**Directive:** Return exactly and only these lines: the first of the listing through the one containing "braided wrist loop.".

**Input:**
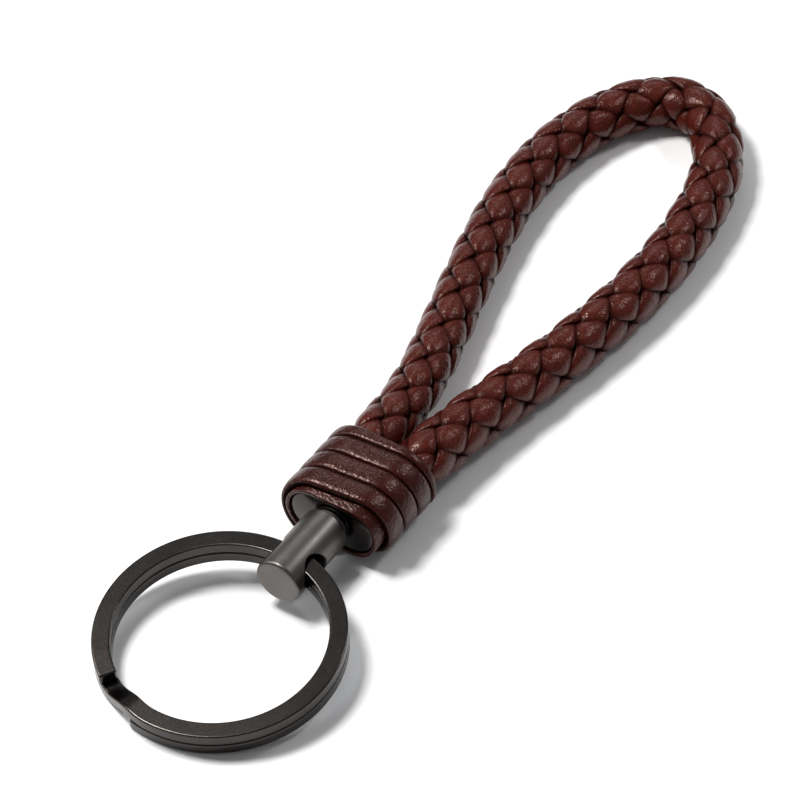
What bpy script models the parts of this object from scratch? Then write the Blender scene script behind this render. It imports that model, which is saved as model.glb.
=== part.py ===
"""Wrist-strap keychain: split ring, swivel barrel, lace-bound collar and braided wrist loop.

Blender 4.5, metres, +Z up. +X runs along the strap, from the ring to the loop. The origin is on
the collar's flat underside, at the middle of the lace's second turn, where the strap lies on a
table. Dimensions below are in millimetres.
"""

import math

import bmesh
import bpy
from mathutils import Matrix, Vector

MM = 0.001
UP = math.radians(90)
DOWN = math.radians(-90)

# Collar: every layer is an oval sleeve with two half-round ends this far from the strap's axis.
OVAL_HALF_STRAIGHT = 2.75
ARC_STEPS = 12
AXIS_HEIGHT = 4.8
CUP_INNER, CUP_OUTER = 2.75, 3.1
LINER_INNER, LINER_OUTER = 3.2, 3.7
LACE_INNER, LACE_OUTER = 3.8, AXIS_HEIGHT

# The lace is wound as one helix, one strip width and one groove per turn, and cut flush on top.
LACE_WIDTH = 2.8
LACE_PITCH = 3.05
LACE_EDGE = 0.25
LACE_START = -1.4 - LACE_PITCH
LACE_TOP = LACE_START + 4 * LACE_PITCH
LACE_TAIL = 0.4

LINER_START = LACE_START + 0.4
LINER_END = LACE_TOP - 2.6
CUP_START = LINER_START + 0.15
CUP_BASE = 1.1
CUP_END = LINER_END - 0.3

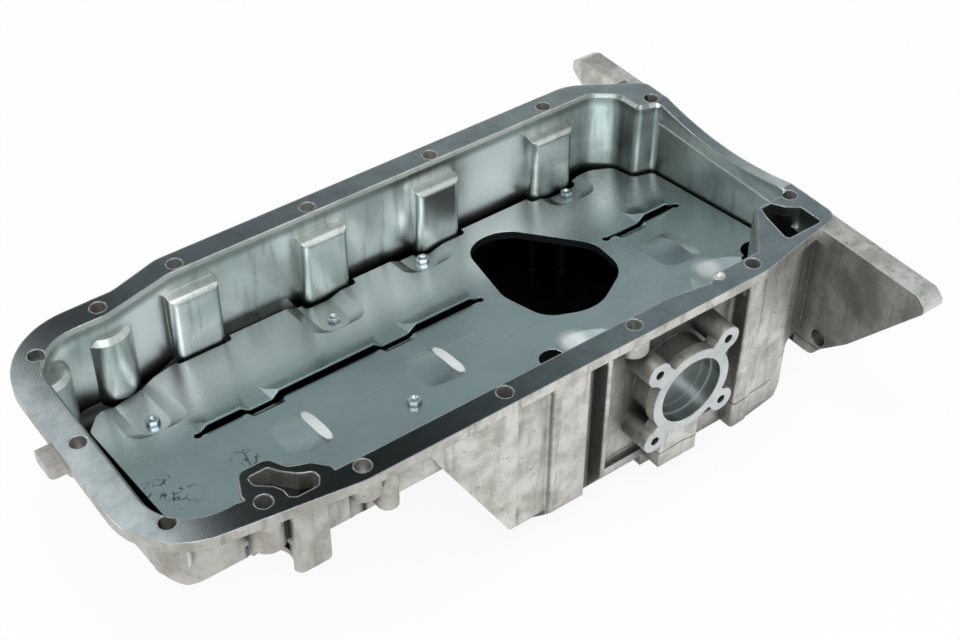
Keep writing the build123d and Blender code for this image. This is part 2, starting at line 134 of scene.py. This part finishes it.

**Written solution:**
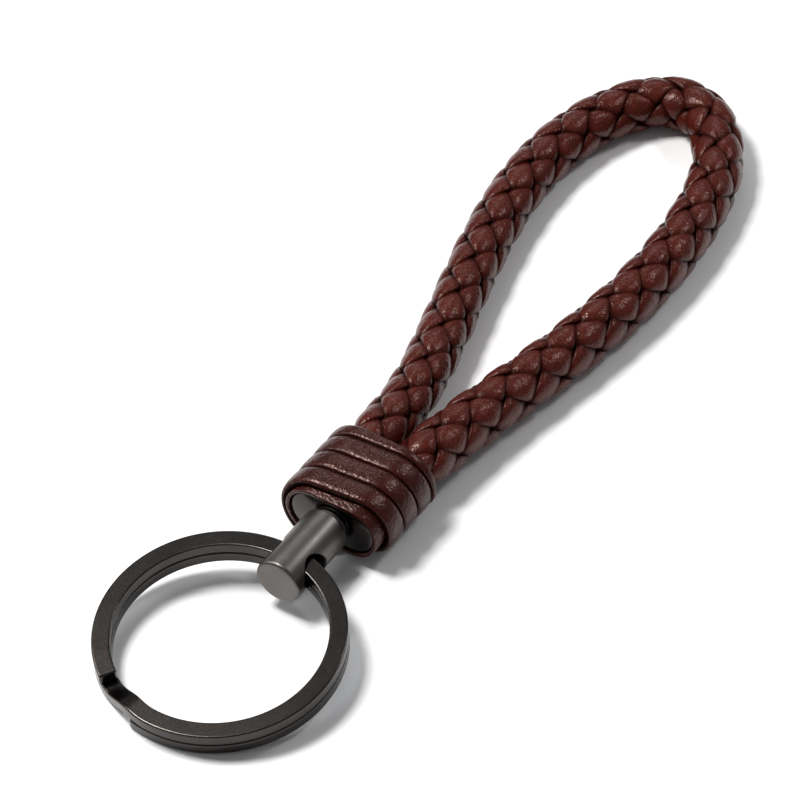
What bpy script models the parts of this object from scratch? Then write the Blender scene script behind this render. It imports that model, which is saved as model.glb.
=== part.py ===
"""Wrist-strap keychain: split ring, swivel barrel, lace-bound collar and braided wrist loop.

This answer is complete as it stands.